The relationship between psychoanalysis and Marxism has been fraught with tension throughout its history. Some Marxists claim that psychoanalysis is not materialist. However, this assertion suffers from the undialectical assumption that psychoanalysis is a homogeneous system of thought. Nothing could be further from the truth. There are many strands of contending scholarship that fall under the umbrella term psychoanalysis. Some are more materialist than others. In fact, it is possible to imagine that psychoanalysis could be a tool for a critique of contradictions such as that between materialism and non-materialism. Similar to Marxism, psychoanalysis should provide the means for its own auto-critique.

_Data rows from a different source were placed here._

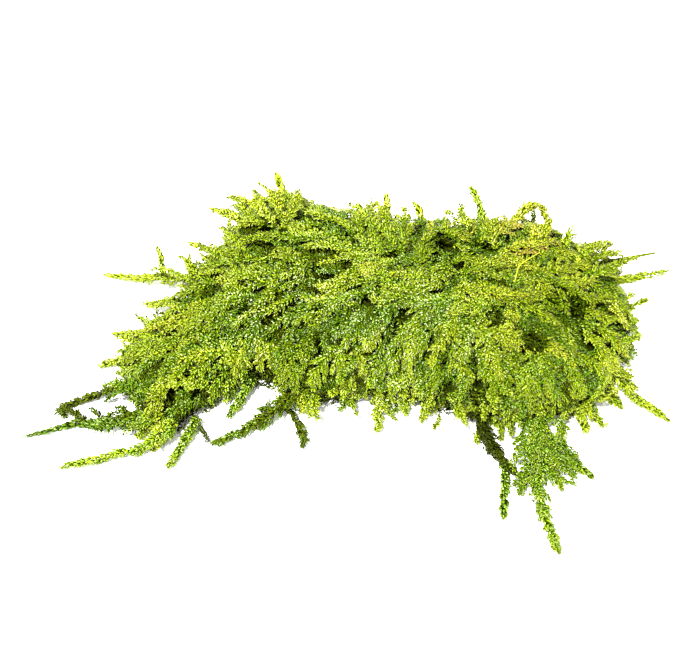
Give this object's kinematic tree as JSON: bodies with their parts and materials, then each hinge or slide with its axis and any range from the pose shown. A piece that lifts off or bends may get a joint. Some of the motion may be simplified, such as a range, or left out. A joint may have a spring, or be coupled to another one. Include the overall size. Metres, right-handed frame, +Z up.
{
  "type": "moss clump",
  "caption": "Tangled oblong clump of leafy aquatic moss laid flat, a low lumpy mat with thin leafy shoots trailing from its edges.",
  "frame": {"origin": "middle of the clump's box at the surface it rests on", "axes": "+X along the clump's long side, +Y towards its back edge, +Z up from the surface it rests on"},
  "size_m": [0.12, 0.0802, 0.0179],
  "materials": {
    "leafy_moss": null,
    "old_moss": "wet, dark green older shoots with few leaves",
    "bare_stem": "satin, a thin bare stem"
  },
  "bodies": {
    "root": {"back_left_low_twig": "leafy_moss", "back_left_middle_twig": "leafy_moss", "back_left_spike": "leafy_moss", "back_left_upper_twig": "leafy_moss", "back_middle_curl": "leafy_moss", "back_middle_tuft": "leafy_moss", "back_right_arch": "leafy_moss", "back_right_spire": "leafy_moss", "front_left_shoot": "leafy_moss", "front_left_spike": "leafy_moss", "front_left_stem": "old_moss", "front_left_stem_tip": "old_moss", "front_middle_tuft": "leafy_moss", "front_right_long_shoot": "leafy_moss", "front_right_side_shoot": "leafy_moss", "front_right_stem": "old_moss", "front_right_twig": "leafy_moss", "front_twig": "old_moss", "left_back_spike": "leafy_moss", "left_bent_shoot": "old_moss", "left_front_shoot": "leafy_moss", "left_front_spike": "leafy_moss", "left_long_shoot": "leafy_moss", "left_middle_spike": "leafy_moss", "left_upper_shoot": "leafy_moss", "left_upper_twig": "leafy_moss", "moss_mat": "leafy_moss", "right_back_stem": "bare_stem", "right_back_tuft": "leafy_moss", "right_front_tuft": "leafy_moss", "right_front_twig": "leafy_moss", "right_low_shoot": "leafy_moss", "right_middle_shoot": "leafy_moss", "right_upper_shoot": "leafy_moss"}
  },
  "joints": []
}
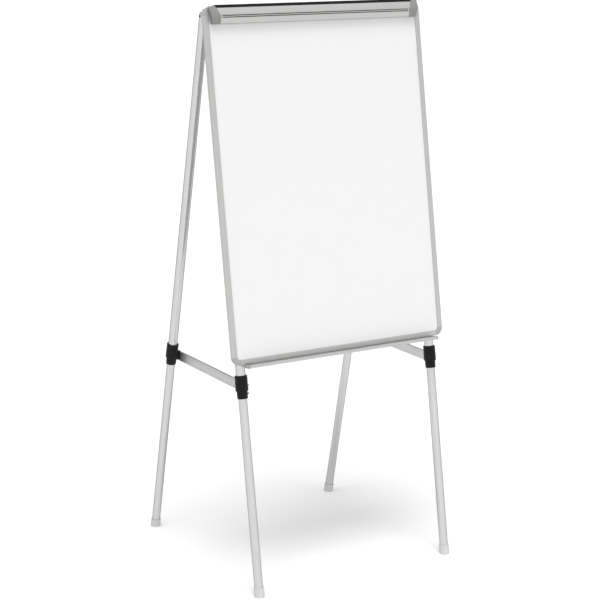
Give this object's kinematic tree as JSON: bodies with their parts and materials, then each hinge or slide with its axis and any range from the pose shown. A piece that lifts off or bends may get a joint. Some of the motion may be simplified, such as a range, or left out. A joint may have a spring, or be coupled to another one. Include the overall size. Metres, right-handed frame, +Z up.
{
  "type": "flipchart easel",
  "caption": "Free-standing flipchart easel: framed dry-wipe board on telescoping tube legs, folding rear legs, side stays, spring pad clamp and marker tray.",
  "frame": {"origin": "on the floor, under the middle of the rectangle round the footprint", "axes": "+X to the easel's right seen from its writing side, +Y towards the rear legs, +Z up"},
  "size_m": [0.71, 0.689, 1.6323],
  "materials": {
    "white_lacquered_steel": "glossy white dry-wipe lacquer",
    "honeycomb_core": "paper honeycomb board",
    "galvanised_backing": "matte galvanised grey",
    "frame_aluminium": "satin anodised",
    "tube_aluminium": "satin silver",
    "grey_plastic": "fine-grained grey moulding",
    "black_plastic": "black glass-filled nylon",
    "natural_nylon": "natural nylon",
    "steel": "zinc plated",
    "grip_rubber": "matte",
    "foot_rubber": "light grey rubber"
  },
  "bodies": {
    "easel": {"writing_sheet": "white_lacquered_steel", "board_core": "honeycomb_core", "back_sheet": "galvanised_backing", "rail_top": "frame_aluminium", "rail_bottom": "frame_aluminium", "rail_left": "frame_aluminium", "rail_right": "frame_aluminium", "frame_corners": "grey_plastic", "marker_tray": "frame_aluminium", "tray_end_caps": "grey_plastic", "clamp_rail": "frame_aluminium", "clamp_hinge_rod": "steel", "clamp_springs": "steel", "front_tube_left": "tube_aluminium", "front_tube_right": "tube_aluminium", "front_tube_plugs": "grey_plastic", "hinge_bracket_left": "black_plastic", "hinge_bracket_right": "black_plastic", "tube_clips": "black_plastic", "frame_screws": "steel", "collar_front_left": "black_plastic", "collar_front_right": "black_plastic", "front_collets": "natural_nylon", "stay_pivots": "steel"},
    "clamp": {"clamp_bar": "frame_aluminium", "clamp_cap_left": "grey_plastic", "clamp_cap_right": "grey_plastic", "clamp_grip_strip": "grip_rubber"},
    "hook_left": {"pad_hook_left": "black_plastic"},
    "hook_right": {"pad_hook_right": "black_plastic"},
    "rear_frame": {"rear_tube_left": "tube_aluminium", "rear_tube_right": "tube_aluminium", "rear_cross_tube": "tube_aluminium", "rear_tube_plugs": "grey_plastic", "cross_saddle_left": "black_plastic", "cross_saddle_right": "black_plastic", "collar_rear_left": "black_plastic", "collar_rear_right": "black_plastic", "rear_collets": "natural_nylon", "rear_screws": "steel"},
    "leg_front_left": {"lower_tube_front_left": "tube_aluminium", "guide_bush_front_left": "black_plastic", "foot_front_left": "foot_rubber"},
    "lock_front_left": {"lock_ring_front_left": "black_plastic"},
    "leg_front_right": {"lower_tube_front_right": "tube_aluminium", "guide_bush_front_right": "black_plastic", "foot_front_right": "foot_rubber"},
    "lock_front_right": {"lock_ring_front_right": "black_plastic"},
    "leg_rear_left": {"lower_tube_rear_left": "tube_aluminium", "guide_bush_rear_left": "black_plastic", "foot_rear_left": "foot_rubber"},
    "lock_rear_left": {"lock_ring_rear_left": "black_plastic"},
    "leg_rear_right": {"lower_tube_rear_right": "tube_aluminium", "guide_bush_rear_right": "black_plastic", "foot_rear_right": "foot_rubber"},
    "lock_rear_right": {"lock_ring_rear_right": "black_plastic"},
    "side_stay_left": {"stay_left": "tube_aluminium", "stay_stud_left": "steel"},
    "side_stay_right": {"stay_right": "tube_aluminium", "stay_stud_right": "steel"}
  },
  "joints": [
    {"name": "rear_legs_fold", "type": "hinge", "parent": "easel", "child": "rear_frame", "pos_m": [0, -0.0402, 1.59955], "axis": [-1, 0, 0], "range_deg": [0, 21]},
    {"name": "clamp_opens", "type": "hinge", "parent": "easel", "child": "clamp", "pos_m": [0, -0.10439, 1.62642], "axis": [-1, 0, 0], "range_deg": [0, 50], "stiffness_Nm_per_rad": 0.6, "springref_deg": -28.65, "deforming": ["clamp_springs"]},
    {"name": "pad_hook_left_slides", "type": "slide", "parent": "easel", "child": "hook_left", "axis": [1, 0, 0], "range_m": [-0.08, 0.14]},
    {"name": "pad_hook_right_slides", "type": "slide", "parent": "easel", "child": "hook_right", "axis": [-1, 0, 0], "range_m": [-0.08, 0.14]},
    {"name": "leg_front_left_extends", "type": "slide", "parent": "easel", "child": "leg_front_left", "axis": [0, -0.1564, -0.9877], "range_m": [-0.5, 0.36]},
    {"name": "lock_front_left_twists", "type": "hinge", "parent": "easel", "child": "lock_front_left", "pos_m": [-0.32, -0.23933, 0.568], "axis": [0, -0.1564, -0.9877], "range_deg": [0, 90]},
    {"name": "leg_front_right_extends", "type": "slide", "parent": "easel", "child": "leg_front_right", "axis": [0, -0.1564, -0.9877], "range_m": [-0.5, 0.36]},
    {"name": "lock_front_right_twists", "type": "hinge", "parent": "easel", "child": "lock_front_right", "pos_m": [0.32, -0.23933, 0.568], "axis": [0, -0.1564, -0.9877], "range_deg": [0, 90]},
    {"name": "leg_rear_left_extends", "type": "slide", "parent": "rear_frame", "child": "leg_rear_left", "axis": [0, 0.225, -0.9744], "range_m": [-0.5, 0.36]},
    {"name": "lock_rear_left_twists", "type": "hinge", "parent": "rear_frame", "child": "lock_rear_left", "pos_m": [-0.32, 0.19802, 0.56769], "axis": [0, 0.225, -0.9744], "range_deg": [0, 90]},
    {"name": "leg_rear_right_extends", "type": "slide", "parent": "rear_frame", "child": "leg_rear_right", "axis": [0, 0.225, -0.9744], "range_m": [-0.5, 0.36]},
    {"name": "lock_rear_right_twists", "type": "hinge", "parent": "rear_frame", "child": "lock_rear_right", "pos_m": [0.32, 0.19802, 0.56769], "axis": [0, 0.225, -0.9744], "range_deg": [0, 90]},
    {"name": "stay_left_lifts", "type": "hinge", "parent": "easel", "child": "side_stay_left", "pos_m": [-0.32, -0.21785, 0.57573], "axis": [1, 0, 0], "range_deg": [0, 80]},
    {"name": "stay_right_lifts", "type": "hinge", "parent": "easel", "child": "side_stay_right", "pos_m": [0.32, -0.21785, 0.57573], "axis": [1, 0, 0], "range_deg": [0, 80]}
  ]
}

To investigate these broad questions, we intend to examine the history of joint articulations of psychoanaltyic and progressive thought—specifically Marxist—in the hopes of constructing new paradigms for progressive thinking and action. In particular, this conference calls for papers that explore or theorise psychoanalysis as a materialist practice. In this regard, we look forward to work on figures, groupings, and tendencies such as Surrealism, Reich, the Frankfurt School, the Situationists, the Lacanian-Althusserian nexus, schizoanalysis, queer studies, feminism, post-colonial studies, and Žižek, among many others. We would also welcome papers on the relationship between psychoanalysis as an institution and its own left-wing, including the relationship of Freud and his circle to radical politics in Vienna and beyond.
REGISTRATION NOW CLOSED.
Standard registration: £30.00
Students, unwaged, Warwick staff: £15.00
Registration fees include lunch and wine reception, Saturday, May 9
Please see here for full Terms and Conditions.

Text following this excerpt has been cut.